--- DATA FOR THIS TASK ---

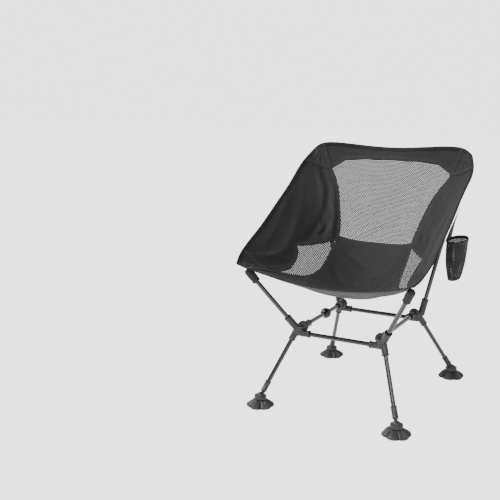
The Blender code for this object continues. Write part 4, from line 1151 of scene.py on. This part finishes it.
def makeRim():
    deselectAll()
    bpy.ops.mesh.primitive_torus_add(major_radius=1, minor_radius=0.1, major_segments=120, minor_segments=14,
                                     location=(0, 0, 0))
    piece = bpy.context.object
    piece.name = piece.data.name = "side_pocket_rim_tape"
    halfWidth, halfLength = pocket["halfWidth"] - 0.0006, pocket["halfLength"] - 0.0006
    for vert in piece.data.vertices:
        angle, reach = math.atan2(vert.co.y, vert.co.x), math.hypot(vert.co.x, vert.co.y) - 1
        out = Vector((math.cos(angle), math.sin(angle), 0))
        centre = Vector((rim.x + halfWidth * out.x, rim.y + halfLength * out.y, rim.z))
        high = vert.co.z / 0.1 * pocket["rimHigh"] - pocket["rimDrop"]
        vert.co = centre + out * (reach / 0.1 * pocket["rimWide"]) + Vector((0, 0, high))
    writeNoSeam(piece)
    finishPiece(piece, "tape", root, "side_pocket_rim")


def makeHanger():                     # the strip that the pocket hangs by, from the side edge to the rim
    piece, s, t = newGrid("side_pocket_hanger_cloth", 40, 44)
    y = rim.y + (s * 2 - 1) * pocket["hanger"]
    along = edgeAt(y)
    edge = slingPoints(np.ones(along.shape), along)
    bow = np.sqrt(1 - ((y - rim.y) / pocket["halfLength"]) ** 2)
    footX = rim.x - pocket["halfWidth"] * bow - pocket["clear"]
    top = np.stack([edge[:, 0] + pocket["clear"], y, edge[:, 2] + 0.001], axis=1)
    low = np.stack([footX, y, np.full(len(y), rim.z - 0.006)], axis=1)
    shaped = top + (low - top) * t[:, None]
    shaped[:, 0] += 0.0012 * np.sin(math.pi * t) * np.sin(s * 11)
    placePoints(piece, shaped)
    width, length = pocket["strip"]
    writeValues(piece, seamAway=np.minimum(s, 1 - s) * pocket["hanger"] * 2, seamRun=t * length)
    writeCloth(piece, s * width, t * length)
    thicken(piece, sling["cloth"])
    finishPiece(piece, "seat", root, "side_pocket_hanger")
    sheets.append((piece, width, length, pocket["stripArea"], ["side_binding_right_tape"], "hung"))


makePocket()
makeRim()
makeHanger()

# the cloth pieces' flat sizes and areas, printed
for piece, width, length, area, rests, held in sheets:
    print(piece.name, "flat", round(float(width), 3), round(float(length), 3), "area", round(float(area), 5))
print("done")
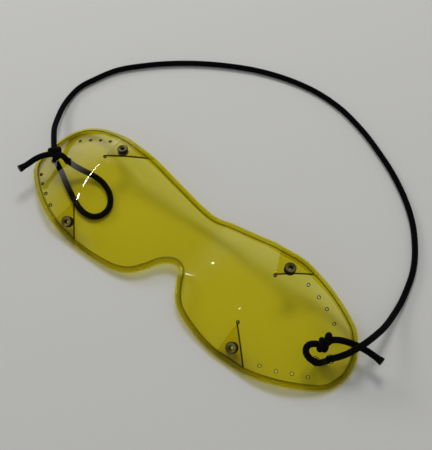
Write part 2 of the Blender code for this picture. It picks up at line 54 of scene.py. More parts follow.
# The part's sizes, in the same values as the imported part
HALF_LENGTH = 95.0 * MM
HALF_HEIGHT = 29.9 * MM
CROWN = 16.0 * MM
FOLD_DROP = 9.5 * MM
FOLD_ROUND = 5.0 * MM
LEAN = 0.1 * MM
SHEET = 0.6 * MM
GAP = 0.25 * MM
RELIEF_RADIUS = 1.25 * MM
VENT_RADIUS = 0.95 * MM
LAP_FADE = 9.0 * MM
BINDING_WIDTH = 3.0 * MM
BINDING_WALL = 0.5 * MM
FLAT_DEPTH = 0.5 * MM
EYELET_BORE = 1.35 * MM
EYELET_WALL = 0.3 * MM
FLANGE_RADIUS = 2.7 * MM
FLANGE_HEIGHT = 0.5 * MM
ROLL_RADIUS = 2.25 * MM
ROLL_HEIGHT = 0.4 * MM
WASHER_HEIGHT = 0.4 * MM
WASHER_RADIUS = 2.7 * MM
CURVE_ROOM = 0.12 * MM
CORD_RADIUS = 1.5 * MM
CORD_CLEARANCE = 0.6 * MM
OVERRUN = 6.0 * MM
WELD = 0.002 * MM

# How finely the pieces are drawn
EDGE_STEPS = 420
OUTLINE_STEPS = 132
SHEET_STEP = 1.5 * MM
HOLE_STEPS = 32
TURN_STEPS = 64
BRAID_STEP = 0.21 * MM
BRAID_SIDES = 16
BRAID_YARNS = 8
OUTLINE_CURVE_STEPS = 24
CORD_CURVE_STEPS = 12
STEPS_ALONG_CUT = 4
STEPS_BESIDE_CUT = 2
SHARPEST_SMOOTH = math.radians(40)

# How wide the painted shade lies beside the vinyl's holes and cuts, and how strong it is on each layer and on
# the lip
HOLE_SHADE_WIDTH = 0.4 * MM
RELIEF_SHADE_WIDTH = 0.75 * MM
CUT_SHADE_WIDTH = 0.75 * MM
UPPER_CUT = 1.0
LOWER_CUT = 0.15
LIP_SHADES = (0.5, 0.5, 0.3)
FULL_SHADE = 0.99

# How small the holes are drawn, so that they read as seen; each end's vents by radius and by painted shade
# width
RELIEF_DRAWN = 0.2
CLEARANCE_DRAWN = 0.35
LEFT_VENT = (0.6, 1.3)
RIGHT_VENT = (0.68, 0.7)

# The eyelet's throat and unshaded flange in shares of their radii, and how far the painted shade fades beside
# them
THROAT = 0.66
THROAT_FADE = 0.3
UNSHADED_FLANGE = 0.84
FLANGE_FADE = 0.1

# A yarn: how round it is across, how low it lies where it dives and how far it rises, and its fibres
YARN_ROUND = 0.6
YARN_LOW = 0.45
YARN_RISE = 0.55
YARN_FIBRES = 6
FIBRE_LENGTH = 0.9 * MM

# The cord's ends, in shares of its radius: how far back a cut end flares, then each kind's rings and push
FLARE_REACH = 2.2
CUT_END = ((0.8, 0.45), 0.12)
TUCKED_END = ((0.9, 0.65, 0.35), 0.55)

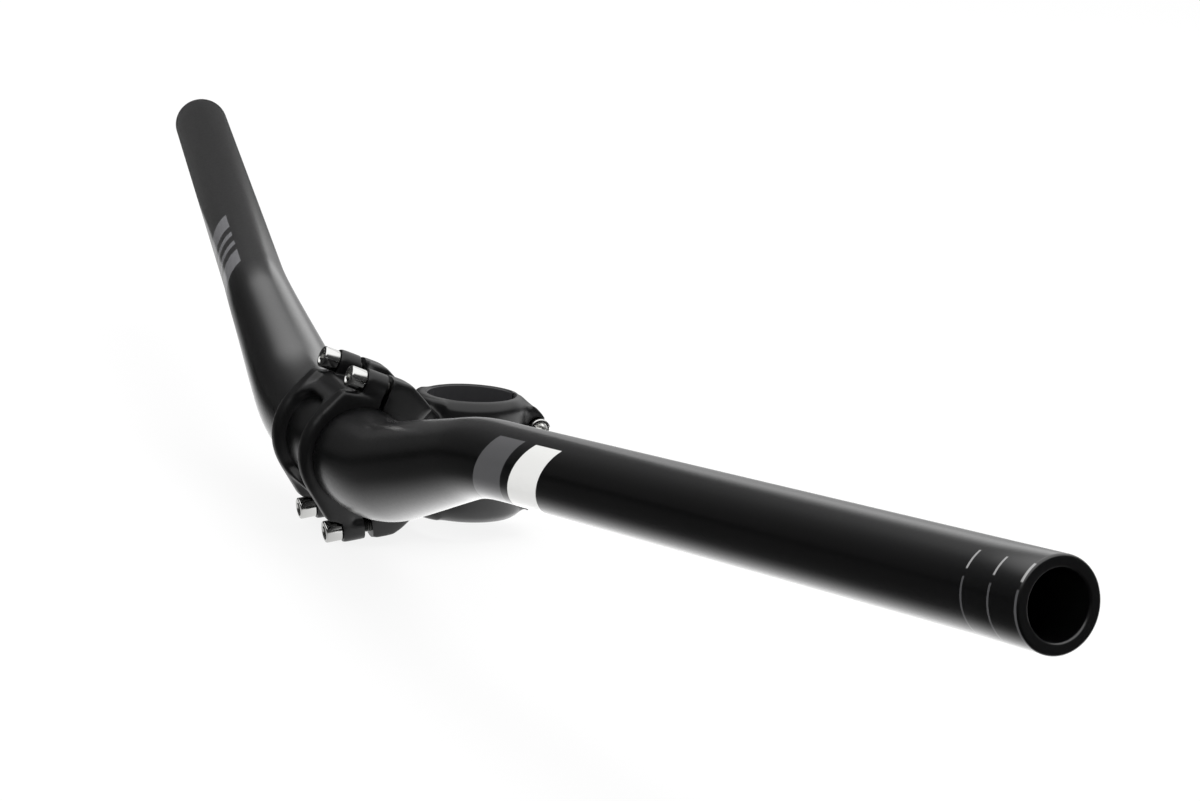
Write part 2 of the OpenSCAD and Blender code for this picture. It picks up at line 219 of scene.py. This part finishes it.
for face in bar.data.polygons:
    face_points = [bar.data.loops[k].vertex_index for k in face.loop_indices]
    turns = [angles[c] for c in face_points]
    if max(turns) - min(turns) > 180:
        turns = [a + 360 if a < 0 else a for a in turns]
    for k, point, turn in zip(face.loop_indices, face_points, turns):
        wrap.data[k].uv = (along[point], turn)

bar.rotation_euler = (bar_roll, 0, 0)
bar.location = clamp_place
bpy.ops.object.transform_apply()


def colour(hex_code):
    shares = [int(hex_code[k:k + 2], 16) / 255 for k in (1, 3, 5)]
    return tuple(c / 12.92 if c <= 0.04045 else ((c + 0.055) / 1.055) ** 2.4
                 for c in shares) + (1.0,)


def add_node(material, kind, inputs=None, **settings):
    node = material.node_tree.nodes.new(kind)
    for name, value in settings.items():
        setattr(node, name, value)
    for socket, value in (inputs or {}).items():
        if isinstance(value, bpy.types.NodeSocket):
            material.node_tree.links.new(value, node.inputs[socket])
        else:
            node.inputs[socket].default_value = value
    return node


def start_material(name):
    material = bpy.data.materials.new(name)
    material.use_nodes = True
    material.node_tree.nodes.clear()
    return material


def finish_material(material, surface):
    add_node(material, "ShaderNodeOutputMaterial", {"Surface": surface.outputs["BSDF"]})


def combine(operation, first, second=0.0, third=0.0):
    return add_node(carbon, "ShaderNodeMath", {0: first, 1: second, 2: third},
                    operation=operation).outputs[0]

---

Begin with the line that has "Write part 2 of the Blender" in the listing above and end after the line that has "SHARPEST_SMOOTH = math.radians(40)"; output those lines exactly.

ANSWER BELOW:
Write part 2 of the Blender code for this picture. It picks up at line 54 of scene.py. More parts follow.
# The part's sizes, in the same values as the imported part
HALF_LENGTH = 95.0 * MM
HALF_HEIGHT = 29.9 * MM
CROWN = 16.0 * MM
FOLD_DROP = 9.5 * MM
FOLD_ROUND = 5.0 * MM
LEAN = 0.1 * MM
SHEET = 0.6 * MM
GAP = 0.25 * MM
RELIEF_RADIUS = 1.25 * MM
VENT_RADIUS = 0.95 * MM
LAP_FADE = 9.0 * MM
BINDING_WIDTH = 3.0 * MM
BINDING_WALL = 0.5 * MM
FLAT_DEPTH = 0.5 * MM
EYELET_BORE = 1.35 * MM
EYELET_WALL = 0.3 * MM
FLANGE_RADIUS = 2.7 * MM
FLANGE_HEIGHT = 0.5 * MM
ROLL_RADIUS = 2.25 * MM
ROLL_HEIGHT = 0.4 * MM
WASHER_HEIGHT = 0.4 * MM
WASHER_RADIUS = 2.7 * MM
CURVE_ROOM = 0.12 * MM
CORD_RADIUS = 1.5 * MM
CORD_CLEARANCE = 0.6 * MM
OVERRUN = 6.0 * MM
WELD = 0.002 * MM

# How finely the pieces are drawn
EDGE_STEPS = 420
OUTLINE_STEPS = 132
SHEET_STEP = 1.5 * MM
HOLE_STEPS = 32
TURN_STEPS = 64
BRAID_STEP = 0.21 * MM
BRAID_SIDES = 16
BRAID_YARNS = 8
OUTLINE_CURVE_STEPS = 24
CORD_CURVE_STEPS = 12
STEPS_ALONG_CUT = 4
STEPS_BESIDE_CUT = 2
SHARPEST_SMOOTH = math.radians(40)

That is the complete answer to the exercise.